Why don’t we all acknowledge that we have far more in common with each other than not? I have struggled to understand this my whole life. I made it my mission after encountering politicians (including Ronald Reagan) who claimed to support equal rights while systematically eroding them. How can someone support the appearance of democracy instead of the reality?
The GOP will twist this of course. The likes of Matt Gaetz, Lindsey Graham and Jim Jordan have found a variety of masters to serve in the pantheon of demons. They remain lesser imps who love to circle those with more fire. Trump is the fire in which they currently dance.
Biden recognized these imps Monday night, calling out the 17 Republican attorneys general and 126 congressional Republicans who endorsed the state of Texas’s lawsuit asking the Supreme Court to reject four other states’ certified vote counts.

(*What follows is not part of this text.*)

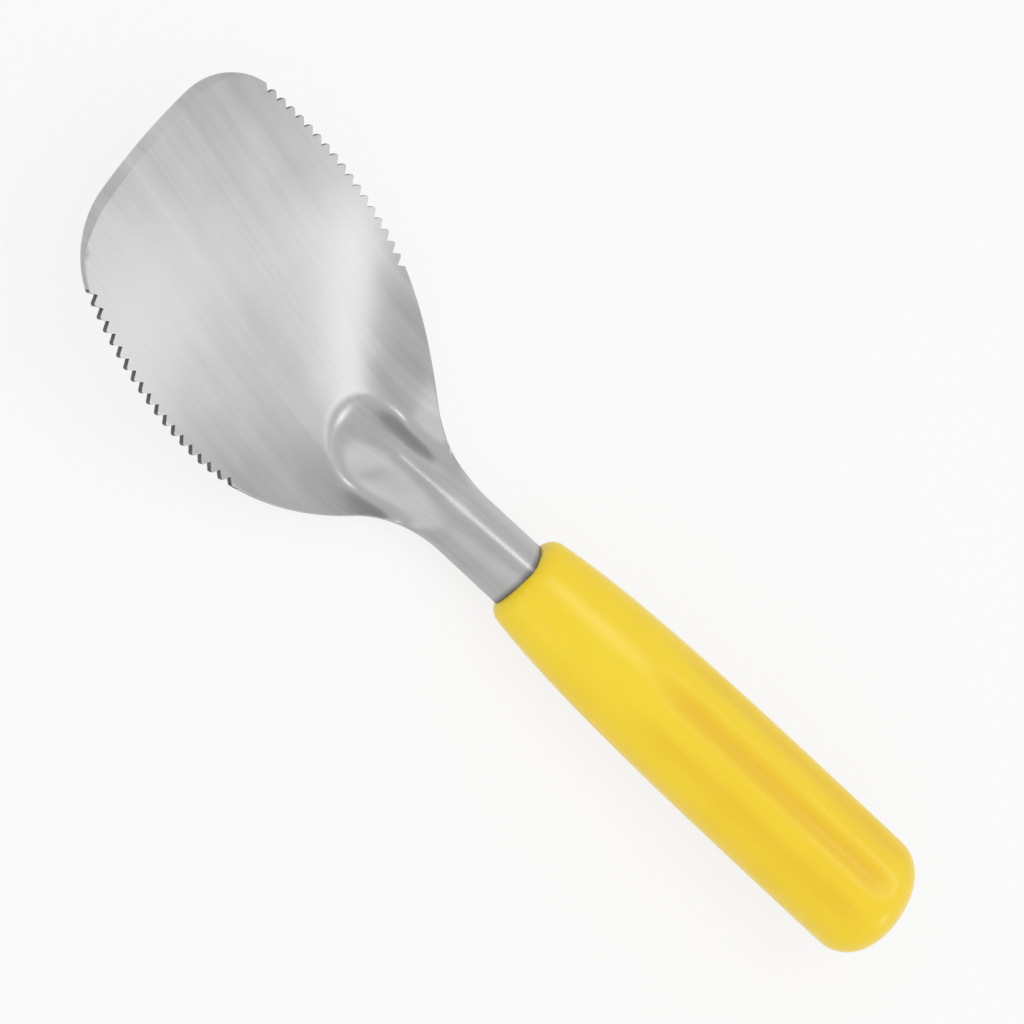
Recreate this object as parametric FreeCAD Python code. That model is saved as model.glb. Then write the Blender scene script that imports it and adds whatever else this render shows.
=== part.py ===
# Ice cream scoop: a serrated spade blade stamped from one steel sheet, its rib running back
# as a channel stem and a hidden tang, with one plastic handle moulded over the tang.
# Millimetres. It is drawn with the blade's side edges level: x forward, y to the left, z up,
# and s is the distance back from the front edge (x = -s). It is then tipped to its rest pose.
import FreeCAD, Part
import math
import os

V = FreeCAD.Vector

# Blade outline in plan, from the front edge back: arcs that meet without a corner
SHEET = 1.3
FRONT_RADIUS = 150.0
CORNER_RADIUS = 18.9
SIDE_RADIUS = 120.0
SHOULDER_RADIUS = 61.0
NECK_RADIUS = 28.5
BLADE_HALF_WIDTH = 34.9
WIDEST_AT = 46.0
SHOULDER_FROM = 56.0
STEM_HALF_WIDTH = 8.15

# Teeth along both side edges
TOOTH_COUNT = 18
TOOTH_FIRST = 14.5
TOOTH_PITCH = 3.13
TOOTH_DEPTH = 1.75
TOOTH_REAR_SHARE = 0.56
TOOTH_TIP_LAND = 0.14
GULLET_RADIUS = 0.28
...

“This legal maneuver was an effort by elected officials in one group of states to try to get the Supreme Court to wipe out the votes of more than 20 million Americans in other states and to hand the presidency to a candidate who lost the Electoral College, lost the popular vote and lost each and every one of the states whose votes they were trying to reverse,” Biden said. “It’s a position so extreme we’ve never seen it before. A position that refused to respect the will of the people, refused to respect the rule of law and refused to honor our Constitution.”
Trump is no stranger to extreme positions. He’s the master of disaster. The vampire who keeps rising.
So far, President-elect Biden has hit the right notes. Can he sustain that—and can he stick around to finish off the other GOP vampires?
Trumpism will continue to exist without Trump. He isn’t the only vampire around.